● **Material provided**:
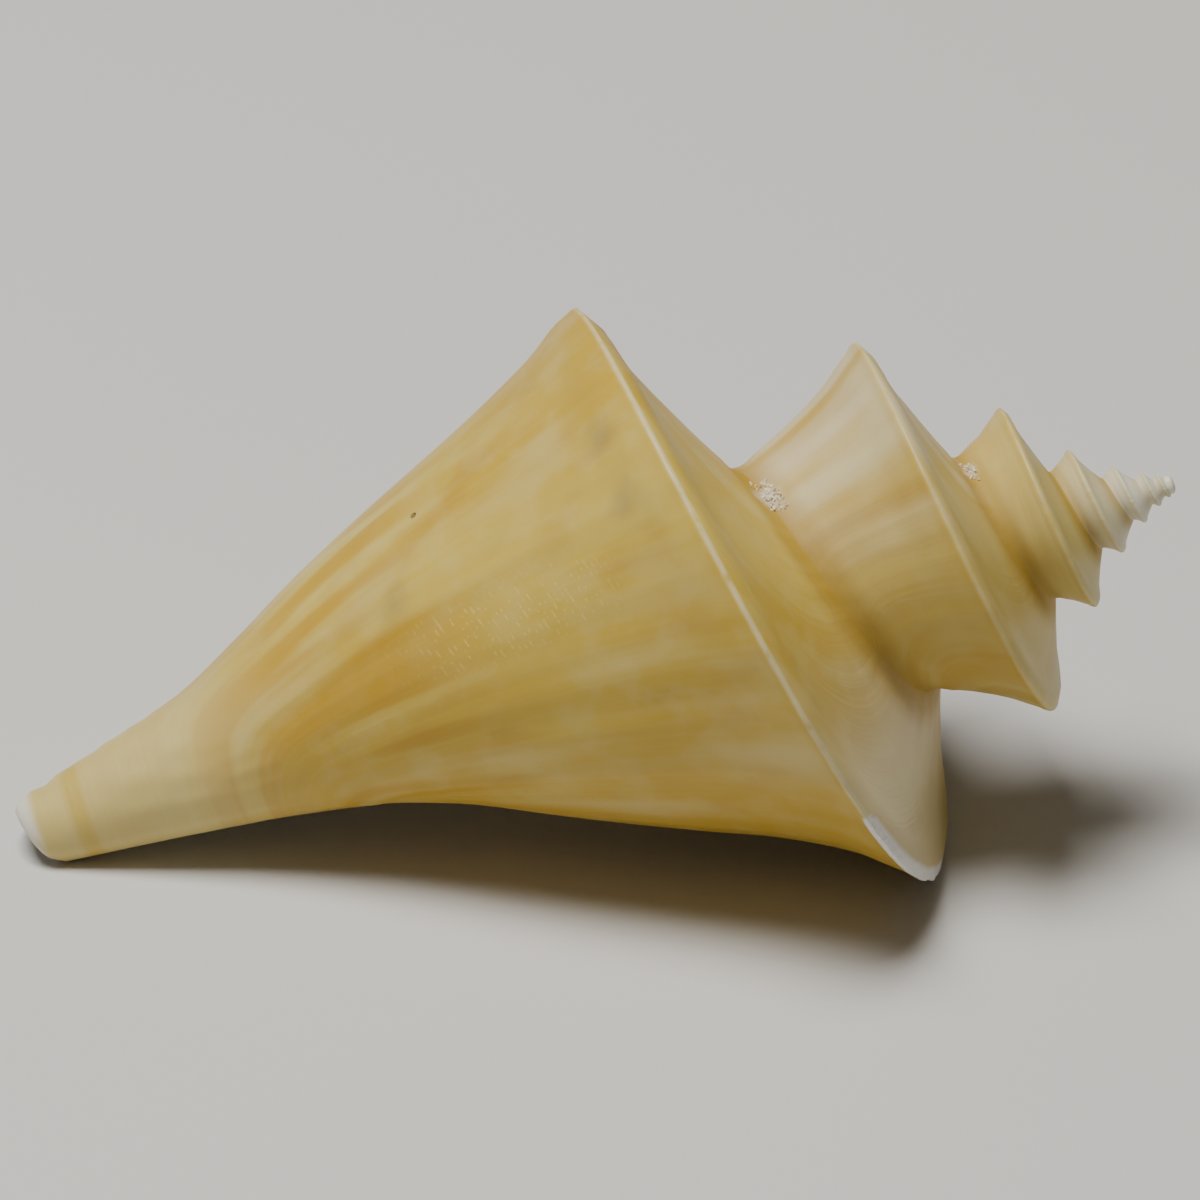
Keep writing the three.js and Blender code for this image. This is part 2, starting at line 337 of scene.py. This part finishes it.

==

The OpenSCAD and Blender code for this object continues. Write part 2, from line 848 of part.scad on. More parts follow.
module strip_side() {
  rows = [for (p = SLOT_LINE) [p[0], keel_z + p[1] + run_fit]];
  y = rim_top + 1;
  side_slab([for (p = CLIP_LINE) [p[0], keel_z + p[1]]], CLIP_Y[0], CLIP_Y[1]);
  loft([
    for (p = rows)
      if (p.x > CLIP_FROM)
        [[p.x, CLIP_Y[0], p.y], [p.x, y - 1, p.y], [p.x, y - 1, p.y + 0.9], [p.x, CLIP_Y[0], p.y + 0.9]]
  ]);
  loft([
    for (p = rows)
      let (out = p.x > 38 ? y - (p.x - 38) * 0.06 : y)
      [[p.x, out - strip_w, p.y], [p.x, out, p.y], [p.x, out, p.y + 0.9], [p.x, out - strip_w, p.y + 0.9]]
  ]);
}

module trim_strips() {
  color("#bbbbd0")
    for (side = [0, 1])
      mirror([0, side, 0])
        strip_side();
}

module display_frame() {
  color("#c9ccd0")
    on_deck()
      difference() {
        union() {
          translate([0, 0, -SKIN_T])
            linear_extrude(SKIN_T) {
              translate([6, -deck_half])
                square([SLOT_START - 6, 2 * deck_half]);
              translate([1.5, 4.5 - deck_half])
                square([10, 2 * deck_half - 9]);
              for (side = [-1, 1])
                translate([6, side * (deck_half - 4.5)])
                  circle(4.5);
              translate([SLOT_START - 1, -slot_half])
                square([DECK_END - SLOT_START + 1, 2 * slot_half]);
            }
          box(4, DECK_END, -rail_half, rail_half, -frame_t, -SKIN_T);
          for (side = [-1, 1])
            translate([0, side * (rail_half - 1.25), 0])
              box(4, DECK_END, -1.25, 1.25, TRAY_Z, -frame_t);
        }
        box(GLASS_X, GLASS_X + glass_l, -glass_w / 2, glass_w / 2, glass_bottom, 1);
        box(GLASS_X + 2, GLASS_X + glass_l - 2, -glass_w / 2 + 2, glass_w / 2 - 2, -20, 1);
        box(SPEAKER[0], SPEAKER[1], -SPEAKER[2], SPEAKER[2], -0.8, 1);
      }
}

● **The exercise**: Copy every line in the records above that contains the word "this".

● **Worked solution**:
Keep writing the three.js and Blender code for this image. This is part 2, starting at line 337 of scene.py. This part finishes it.
The OpenSCAD and Blender code for this object continues. Write part 2, from line 848 of part.scad on. More parts follow.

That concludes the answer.